To my husband’s displeasure, one of our hawks’ and owls’ favorite places to perch is on his hand-painted bluebird houses. This was not the case this morning. She was hidden in plain sight, a foot or so above eye level on top of a piece of a homemade trellis my neighbors had left behind.

There were ancient rosebushes entangled on the 9-foot trellis of steel and white plastic lattice hidden in years of a once spectacular rose garden. I saved the 28-year-old pink peonies but was unsuccessful in my rose saving skills.

I relocated the lattice to the sunshine of the plush greenway last year, attempting to grow morning glories on it; they never got tall enough. Maybe next year I will try a vining vegetable.

The lattice provided the hawk with a perfect perch, in the shade with views in all directions. If she was quiet, as she unfolded her wings to take flight, all small creatures would scatter and the human eye would catch a beautiful moment as she soared through the trees. But she was not quiet this lovely morning. The hawk was perched majestically, at least 18 inches tall, her shrill cries demanding she be heard. A blend of rich browns and cinnamon reds, this hawk is definitely the queen of the greenway.

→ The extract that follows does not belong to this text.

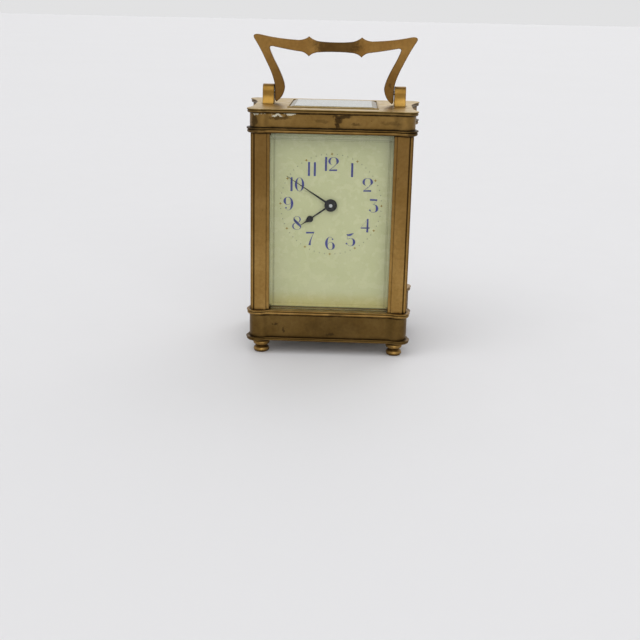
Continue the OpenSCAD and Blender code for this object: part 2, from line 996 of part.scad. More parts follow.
// slender tapering hand with a round boss
module minute_hand() {
    color(black)
        along_y(-21.7, -21.3)
            at_xz(centre)
                difference() {
                    rotate(90 - minute_deg)
                        union() {
                            circle(r = 3.06);
                            polygon([[0, -0.48], [7, -0.42], [14, -0.22],
                                [minute_len, -0.10], [minute_len, 0.10],
                                [14, 0.22], [7, 0.42], [0, 0.48]]);
                        }
                    circle(r = 0.8 + 0.002);
                }
}

// hour hand with a round bulb near its tip
module hour_hand() {
    color(black)
        along_y(-20.6, -20.2)
            at_xz(centre)
                difference() {
                    rotate(90 - hour_deg)
                        union() {
                            circle(r = 2.7);
                            polygon([[0, -0.45], [11, -0.30], [11, 0.30], [0, 0.45]]);
                            translate([12.2, 0])
                                circle(r = 1.6);
                            polygon([[13.1, -1.3], [14.4, -0.5], [15.4, -0.25],
                                [hour_len, -0.08], [hour_len, 0.08], [15.4, 0.25],
                                [14.4, 0.5], [13.1, 1.3]]);
                        }
                    circle(r = 1.7 + 0.002);
                }
}

// domed washer that holds the minute hand on
module hand_collet() {
    color(black)
        difference() {
            union() {
                bar_y(centre, 1.9, -22.0, -21.7);
                bar_y(centre, 1.4, -22.3, -21.9);
            }
            bar_y(centre, 0.802, -23, -21);
        }
}

// ---- platform escapement ----

module platform() {
    color(brass)
        difference() {
            union() {
                translate([-19, fp_out - 0.8, plat_lo])
                    cube([36, bp_out - fp_out + 1.6, plat_hi - plat_lo]);
                translate([7.0, 1.9, 93.2])
                    cube([3.0, 1.2, 5]);
                translate([7.0, -1.2, 93.2])
                    cube([3.0, 3.2, 1.0]);
            }
            translate([escape_x, escape_y, 95])
                cylinder(h = 10, r = 1.75);
            translate([escape_x, escape_y, 92])
                cylinder(h = 3, r = fine_r + run);
            for (x = [lever_x, balance_x])
                translate([x, escape_y, plat_lo - 1])
                    cylinder(h = 4, r = fine_r + run);
            at_platform_screws()
                translate([0, 0, plat_lo - 1])
                    cylinder(h = 4, r = shank_r);
        }
}

// the screws that hold the platform down on the two plates
module at_platform_screws() {
    for (x = [-16.5, 14.5], y = [fp_out + mv_t / 2, bp_out - mv_t / 2])
        translate([x, y, 0])
            children();
}

module platform_screws() {
    color(blued)
        at_platform_screws()
            translate([0, 0, plat_hi])
                screw(1.5, 0.7, shank_r - run, 4);
}

// bridge over the escape wheel and the lever
module escape_bridge() {
    color(brass)
        difference() {
            union() {
                translate([12.6, escape_y - 3, plat_hi])
                    cube([3.6, 6, bridge_z + 0.6 - plat_hi]);
                translate([lever_x, escape_y - 1.2, bridge_z])
                    cube([12.9 - lever_x, 2.4, 0.6]);
                translate([lever_x, escape_y, bridge_z])
                    cylinder(h = 0.6, r = 1.2);
            }
            for (x = [escape_x, lever_x])
                translate([x, escape_y, bridge_z - 1])
                    cylinder(h = 3, r = fine_r + run);
        }
}

// fifteen-tooth club wheel and its upright pinion
module escape_wheel() {
    color(polished)
        translate([escape_x, escape_y, 0]) {
            translate([0, 0, escape_z])
                linear_extrude(0.5) {
                    difference() {
                        union() {
                            circle(r = 2.7);
                            for (i = [0:14])
                                rotate(i * 24 + 12)
                                    polygon([[2.5, -0.5], [3.45, 0.05], [3.5, 0.5],
                                        [3.3, 0.5], [2.5, 0.25]]);
                        }
                        circle(r = 2.1);
                    }
                    circle(r = 0.8);
                    for (a = [0:90:270])
                        rotate(a)
                            translate([0, -0.25])
                                square([2.3, 0.5]);
                }
            translate([0, 0, 95.4])
                linear_extrude(2.4)
                    gear2d(escape_pn, 0.3095, 0.26, 90, 0.6, 1.3);
            translate([0, 0, 94.4])
                cylinder(h = 7.4, r = 0.5);
            translate([0, 0, 93.4])
                cylinder(h = 9.1, r = fine_r);
        }
}

module pallet_lever() {
    color(steel)
        translate([lever_x, escape_y, 0]) {
            translate([0, 0, escape_z]) {
                linear_extrude(0.5) {
                    circle(r = 0.75);
                    polygon([[-5.4, -0.3], [0, -0.5], [0, 0.5], [-5.4, 0.3]]);
                    polygon([[-6.6, -0.75], [-5.1, -0.6], [-5.1, 0.6], [-6.6, 0.75],
                        [-6.6, 0.3], [-5.6, 0.3], [-5.6, -0.3], [-6.6, -0.3]]);
                    for (s = [0, 1])
                        mirror([0, s])
                            polygon([[-0.5, 0.3], [0.5, 0.2], [1.3, 2.5], [1.75, 2.9],
                                [1.5, 3.4], [0.7, 2.8]]);
                }
            }
            translate([0, 0, 99.9])
                cylinder(h = 1.9, r = 0.5);
            translate([0, 0, 98.6])
                cylinder(h = 3.9, r = fine_r);
        }
}

module balance_wheel() {
    color(polished)
        translate([balance_x, escape_y, 0]) {
            translate([0, 0, balance_z]) {
                linear_extrude(0.9) {
                    difference() {
                        circle(r = 7.0);
                        circle(r = 6.2);
                    }
                    circle(r = 1.2);
                    translate([-6.5, -0.5])
                        square([13, 1.0]);
                }
                for (i = [0:11])
                    rotate(i * 30 + 15)
                        translate([6.9, 0, 0.45])
                            rotate([0, 90, 0])
                                cylinder(h = 0.8, r = 0.4);
            }
            translate([0, 0, 102.2])
                cylinder(h = 0.4, r = 1.6);
            translate([1.1, 0, 101.4])
                cylinder(h = 0.9, r = 0.2);
            translate([0, 0, 99.9])
                cylinder(h = 5.6, r = 0.5);
            translate([0, 0, 98.6])
                cylinder(h = 7.8, r = fine_r);
        }
}

module hairspring() {
    color(blued)
        translate([balance_x, escape_y, 104.4])
            linear_extrude(0.5)
                spiral2d(0.75, 4.0, 7, 0.12);
}

// cock that holds the upper pivot of the balance
module balance_cock() {
    color(brass)
        difference() {
            union() {
                translate([-17.8, escape_y - 4, plat_hi])
                    cube([5.2, 8, cock_z + 1 - plat_hi]);
                translate([0, 0, cock_z])
                    linear_extrude(1.0) {
                        polygon([[-13, escape_y - 4], [balance_x, escape_y - 1.9],
                            [balance_x, escape_y + 1.9], [-13, escape_y + 4]]);
                        translate([balance_x, escape_y])
                            circle(r = 1.9);
                    }
                translate([balance_x, escape_y, cock_z + 0.9])
                    cylinder(h = 0.9, r = 1.2);
            }
            translate([balance_x, escape_y, cock_z - 1])
                cylinder(h = 1.7, r = fine_r + run);
        }
}

// index lever that turns round the boss of the cock
module regulator() {
    color(steel)
        translate([balance_x, escape_y, cock_z + 1.05])
            linear_extrude(0.5)
                difference() {
                    union() {
                        circle(r = 2.1);
                        polygon([[-0.12, -6.2], [0.12, -6.2], [0.5, -0.5], [0.4, 3.4],
                            [-0.4, 3.4], [-0.5, -0.5]]);
                    }
                    circle(r = 1.2 + run);
                }
}

// ---- assembly ----

bottom_plate();
foot_front_left();
foot_front_right();
foot_rear_left();
foot_rear_right();
plinth_band();
base_moulding();
pillar_front_left();
pillar_front_right();
pillar_rear_left();
pillar_rear_right();
cornice_moulding();
frieze_band();
top_plate();
top_glass();
front_glass();
left_glass();
right_glass();
movement_screws();
post_left();
post_right();
handle_pins();
handle();
door_frame();
door_glass();
door_knob();
front_plate();
back_plate();
movement_pillars();
pillar_screws();
dial();
barrel();
barrel_cover();
mainspring();
barrel_arbor();
ratchet_wheel();
click();
click_spring();
click_screws();
intermediate_wheel();
centre_wheel();
third_wheel();
contrate_wheel();
centre_arbor();
cannon_pinion();
minute_wheel();
hour_wheel();
minute_hand();
hour_hand();
hand_collet();
platform();
platform_screws();
escape_bridge();
escape_wheel();
pallet_lever();
balance_wheel();
hairspring();
balance_cock();
regulator();
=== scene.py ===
"""Looks of a brass carriage clock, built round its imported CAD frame. Lengths in metres."""

import json
import math

import bmesh
import bpy
from mathutils import Matrix, Vector


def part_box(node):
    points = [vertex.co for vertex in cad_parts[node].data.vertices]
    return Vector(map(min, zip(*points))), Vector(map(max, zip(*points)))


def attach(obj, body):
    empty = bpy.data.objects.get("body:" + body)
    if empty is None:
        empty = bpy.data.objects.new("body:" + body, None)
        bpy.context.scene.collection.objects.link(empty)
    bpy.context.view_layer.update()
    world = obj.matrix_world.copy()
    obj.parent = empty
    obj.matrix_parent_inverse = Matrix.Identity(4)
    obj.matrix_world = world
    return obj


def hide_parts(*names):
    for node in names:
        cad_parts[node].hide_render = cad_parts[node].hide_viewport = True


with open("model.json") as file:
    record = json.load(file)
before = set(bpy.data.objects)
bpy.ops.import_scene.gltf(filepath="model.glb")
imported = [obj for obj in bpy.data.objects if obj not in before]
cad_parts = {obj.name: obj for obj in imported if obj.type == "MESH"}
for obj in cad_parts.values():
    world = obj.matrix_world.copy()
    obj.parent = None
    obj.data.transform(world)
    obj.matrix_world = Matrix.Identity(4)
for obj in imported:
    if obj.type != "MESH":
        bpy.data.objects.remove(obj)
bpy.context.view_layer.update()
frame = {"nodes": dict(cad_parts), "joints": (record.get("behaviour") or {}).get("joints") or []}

MM = 0.001

# ---- places taken from the frame ----

base_low, base_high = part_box("base_moulding")
cornice_low, cornice_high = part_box("cornice_moulding")
frieze_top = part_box("frieze_band")[1].z
bottom_low, bottom_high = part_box("bottom_plate")
dial_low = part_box("dial")[0]
top_glass_low, top_glass_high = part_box("top_glass")
joint_place = {j["name"]: Vector(j["pos_m"]) for j in frame["joints"]}
dial_centre = joint_place["hand_setting"]

# plan of the mouldings: round lobes at the corners, edges set back between them
REAR_FLARE = 3.0 * MM
LOBE_R = 5.5 * MM
HOLLOW_R = 5.0 * MM
SIDE_HOLLOW_R = 40 * MM
FRONT_DIP = 1.4 * MM
SIDE_DIP = 2.1 * MM
CASE_HW = base_high.x - REAR_FLARE
CASE_HD = base_high.y


# ---- node graphs ----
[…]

I stood silently, talking to her, thanking her for watching out for my family and I. She was insistent and never stopped squawking noisily—an odd behavior based on our past encounters. I changed my dialog and asked her what she wanted, and instead of looking at her, she asked me to follow her gaze. I took a deep breath, because I was still enough to “listen,” and looked where she was looking.

On the edge of my property was a mama and baby deer. Just as I followed the hawks’ gaze, mama had turned her baby around and began retreating into the brush. We had been seeing this baby nursing for about a week or so, being careful as not to disturb the bonding time. I quietly backed up to my deck and joined the hawk, perching on my black iron tall bistro set.

As soon as I was more invisible the squawking became more intermittent; the mama and baby deer relaxed. They continued their morning ritual of feeding, cleaning, and playing. For a good 20 minutes or so, the hawk and I silently kept watch.

The normal day-to-day chatter of the greenway residents commenced. You could hear the bouncing of bright yellow pickleballs on the other side of the greenway. The whooshing of bicycle tires and sounds of children playing on the playground. Wind in the air causing the trees to lightly sway and windchimes to jingle. Squirrels resumed their morning exercise routine running up and down the trees, fence posts, and power lines. Chipmunks carefully scurried on the ground from burrow to burrow, almost game-like knowing a hawk was nearby. The bird song carried on, serene sounds of a healthy environment.

This lovely June morning was a gift. I felt as if I was part of a magical growing up experience for this little deer. Learning from the voices of the hawk. I am pretty sure in the grand scheme of things hawk and momma knew I was not a threat. After all, the mama deer was probably a baby here a few years back and was familiar with Tucker’s barking and my fenced-in gardening zone. The hawk and I have had many respectful encounters.

But being mindful allowed me to witness the beauty of the situation. I could have been in my own head and shoveled poop with my worn green children’s shovel and up-cycled plastic bag from Walmart not noticing the warning signs from our resident hawk.

I added to the positive soft energy of the unfolding morning, connecting to an invisible power greater than myself. A feeling that I can tap into over and over again because of my experience that morning.

This is why a mindfulness practice matters.